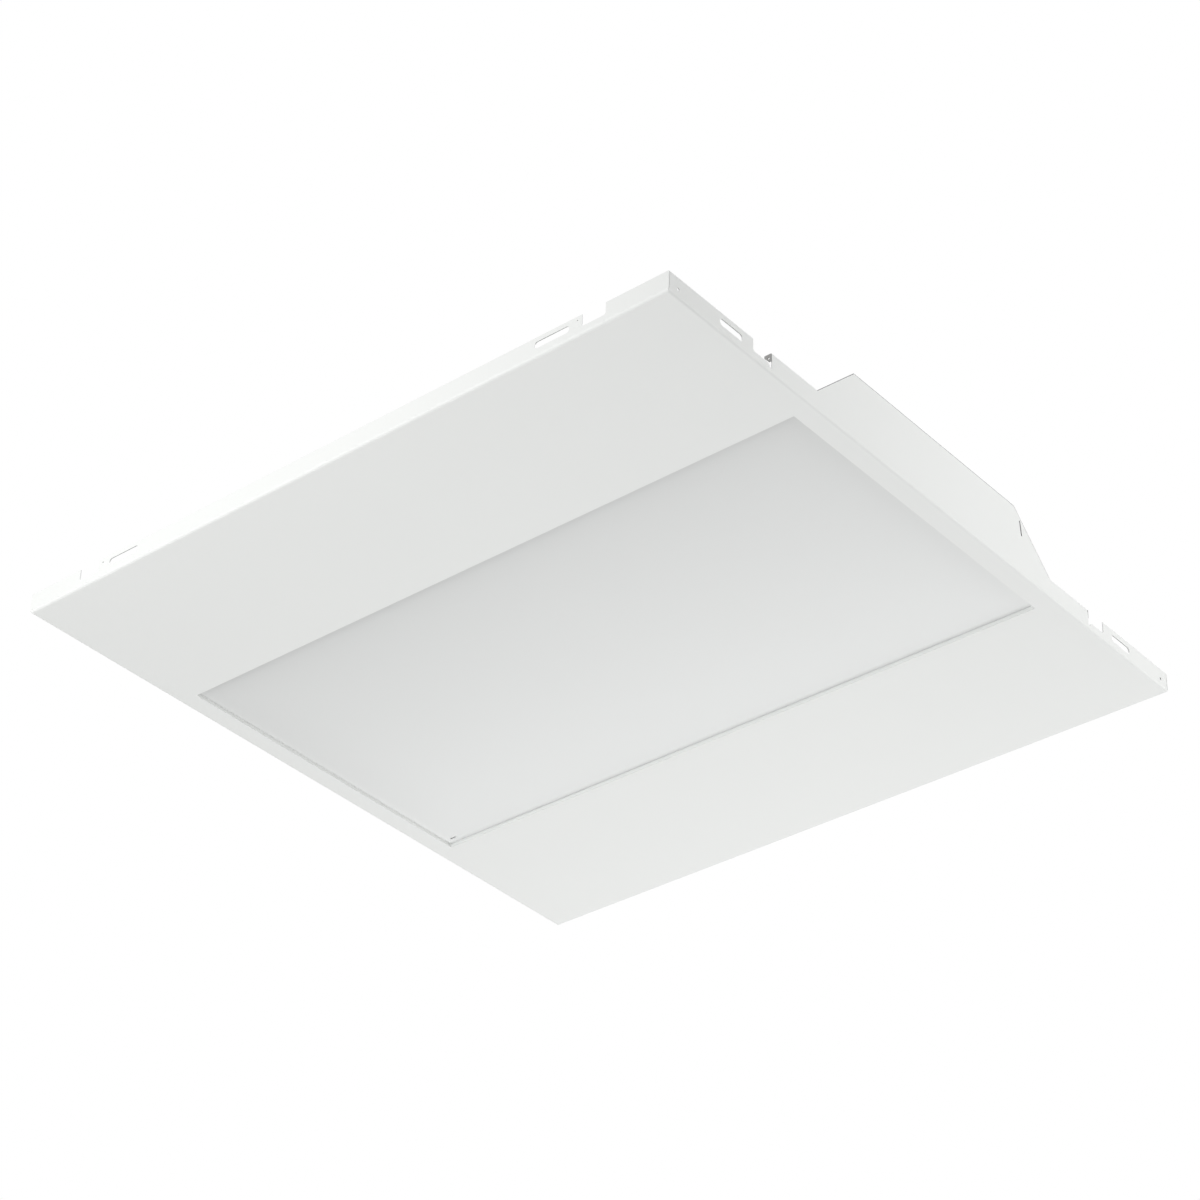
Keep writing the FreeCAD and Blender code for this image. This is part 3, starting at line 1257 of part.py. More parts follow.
def supply_wiring():
    """The supply leads with their push-in connectors, and the ground lead."""
    x = worth(f"{DRIVER_END} + size.terminal_out")
    y = worth(f"{DRIVER_SIDE} + size.terminal_place")
    z = worth(f"{TERMINAL_FLOOR} + size.terminal_tall / 2")
    rest = worth(f"{PAN_BACK} + size.connector_tall / 2")
    black = [(x, y, z), (x + 13, y, z), (x + 27, y + 2, z - 4),
             (x + 39, y + 3, rest), (x + 44, y - 5, rest), (x + 44, y - 13, rest)]
    white = [(x, y - 6, z), (x + 9, y - 6, z), (x + 18, y - 4, z - 4),
             (x + 26, y - 3, rest), (x + 30, y - 8, rest), (x + 30, y - 13, rest)]
    keep("supply_lead_black", lead("supply_lead_black", black, "size.thick_lead"))
    keep("supply_lead_white", lead("supply_lead_white", white, "size.thick_lead"))
    pieces = []
    for number, points in enumerate((black, white)):
        end = points[-1]
        low = (f"{end[0]} - size.connector_wide / 2", f"{end[1]} - size.connector_long", PAN_BACK)
        sides = ("size.connector_wide", "size.connector_long", "size.connector_tall")
        pieces.append(block(f"push_in_{number}", low, sides))
    keep("wire_connectors", group("wire_connectors", pieces))
    ground_x = worth(GROUND_X)
    barrel_end = worth(f"{GROUND_Y} - size.ring_radius - size.barrel_long")
    barrel_radius = "(size.thick_lead + size.barrel_wall)"
    barrel_height = f"({PAN_BACK} + {barrel_radius} + size.ring_thick / 2)"
    barrel_z = worth(barrel_height)
    green = [(x, y + 6, z), (x + 10, y + 6, z), (x + 18, y + 8, z - 4),
             (ground_x - 1, y + 11, barrel_z + 1.5), (ground_x, barrel_end - 5, barrel_z),
             (ground_x, barrel_end, barrel_z)]
    keep("ground_lead", lead("ground_lead", green, "size.thick_lead"))
    ring = rod("ring_outer", (GROUND_X, GROUND_Y, PAN_BACK), "z",
               "size.ring_radius", "size.ring_thick")
    barrel_base = (GROUND_X, f"{GROUND_Y} - size.ring_radius - size.barrel_long",
                   barrel_height)
    barrel = rod("ring_barrel", barrel_base, "y", barrel_radius, "size.barrel_long + 0.6")
    hole = rod("ring_hole", (GROUND_X, GROUND_Y, "0"), "z", "size.stud + 0.1", "5")
    whole = joined("ring_whole", [ring, barrel])
    keep("ground_ring", cut("ground_ring", whole, [hole]))


face_pan()
for ear_number, (ear_x, ear_y) in enumerate(((1, -1), (1, 1), (-1, -1), (-1, 1)), 1):
    grid_ear(ear_number, ear_x, ear_y)
housing_shell()
housing_screws()
lens()
for board_number in range(1, 5):
    light_board(board_number)
    light_chips(board_number)
board_screws()
board_connectors()
board_jumpers()
led_leads()
lead_bushing()
driver_box()
box_screws()
access_cover()
hinge_pin()
latch_bracket()
cover_screw()
driver_case()
driver_cover()
driver_board()
driver_parts()
studs_and_nuts()
supply_wiring()

doc.recompute()
for item in doc.Objects:
    for bad in ("Invalid", "Error"):
        if bad in item.State:
            raise RuntimeError(f"{item.Label} is {item.State}")
for name, piece in nodes.items():
    shape = piece.Shape
    if shape.isNull() or not shape.isValid():
        raise RuntimeError(f"{name} has no valid shape")

os.makedirs("parts", exist_ok=True)
for name, piece in nodes.items():
    piece.Shape.exportStep(f"parts/{name}.step")
    print(f"{name}: {len(piece.Shape.Solids)} solid(s), volume {piece.Shape.Volume:.0f}")
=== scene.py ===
import math

import bmesh
import bpy
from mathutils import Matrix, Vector


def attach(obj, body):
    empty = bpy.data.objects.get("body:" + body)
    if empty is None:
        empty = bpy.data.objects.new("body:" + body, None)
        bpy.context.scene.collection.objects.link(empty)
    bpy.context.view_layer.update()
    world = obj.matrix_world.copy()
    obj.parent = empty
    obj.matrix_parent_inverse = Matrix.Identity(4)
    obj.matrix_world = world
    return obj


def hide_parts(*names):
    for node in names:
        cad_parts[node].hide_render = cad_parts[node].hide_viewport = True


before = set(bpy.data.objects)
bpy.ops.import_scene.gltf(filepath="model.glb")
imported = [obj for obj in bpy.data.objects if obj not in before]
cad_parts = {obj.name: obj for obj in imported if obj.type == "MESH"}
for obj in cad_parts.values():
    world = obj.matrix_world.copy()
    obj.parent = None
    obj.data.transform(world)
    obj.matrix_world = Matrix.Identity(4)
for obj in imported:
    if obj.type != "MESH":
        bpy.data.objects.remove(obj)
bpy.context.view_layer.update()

# FACE PAN
# One sheet of 0.7 mm steel, folded into a face, a lip round the lens opening, four flanges and the two
# end walls. The sheet is painted white before it is cut, so cut edges show bare steel that has dulled.

MM = 0.001
FLANGE_SKIN = 300.85 * MM
BENDS_TOP = 2.75 * MM
CORNER_START = 299.5 * MM
EDGE_TURN = 0.5
DULL_STEEL = (0.62, 0.62, 0.62, 1)
WHITE_PAINT = (0.835, 0.846, 0.832, 1)
SATIN = [("Specular IOR Level", 0.35)]
PAINT_GRAIN = 0.012 * MM


def finish_group(name, inputs, more_outputs=()):
    """A shader node group that puts out a finish's colour, roughness and height, and both ends' sockets."""
    group = bpy.data.node_groups.new(name, "ShaderNodeTree")
    for label, kind, value in inputs:
        socket = group.interface.new_socket(label, in_out="INPUT", socket_type="NodeSocket" + kind)
        socket.default_value = value
    for label, kind in (("Color", "Color"), ("Roughness", "Float"), ("Height", "Float"), *more_outputs):
        group.interface.new_socket(label, in_out="OUTPUT", socket_type="NodeSocket" + kind)
    return group, group.nodes.new("NodeGroupInput").outputs, group.nodes.new("NodeGroupOutput").inputs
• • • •
**Exercise details:** Everything from the line that contains "doc.recompute()" to the line that contains "cad_parts[node].hide_render = cad_parts[node].hide_viewport" must be transcribed exactly, both end lines included.

**Written solution:**
doc.recompute()
for item in doc.Objects:
    for bad in ("Invalid", "Error"):
        if bad in item.State:
            raise RuntimeError(f"{item.Label} is {item.State}")
for name, piece in nodes.items():
    shape = piece.Shape
    if shape.isNull() or not shape.isValid():
        raise RuntimeError(f"{name} has no valid shape")

os.makedirs("parts", exist_ok=True)
for name, piece in nodes.items():
    piece.Shape.exportStep(f"parts/{name}.step")
    print(f"{name}: {len(piece.Shape.Solids)} solid(s), volume {piece.Shape.Volume:.0f}")
=== scene.py ===
import math

import bmesh
import bpy
from mathutils import Matrix, Vector


def attach(obj, body):
    empty = bpy.data.objects.get("body:" + body)
    if empty is None:
        empty = bpy.data.objects.new("body:" + body, None)
        bpy.context.scene.collection.objects.link(empty)
    bpy.context.view_layer.update()
    world = obj.matrix_world.copy()
    obj.parent = empty
    obj.matrix_parent_inverse = Matrix.Identity(4)
    obj.matrix_world = world
    return obj


def hide_parts(*names):
    for node in names:
        cad_parts[node].hide_render = cad_parts[node].hide_viewport = True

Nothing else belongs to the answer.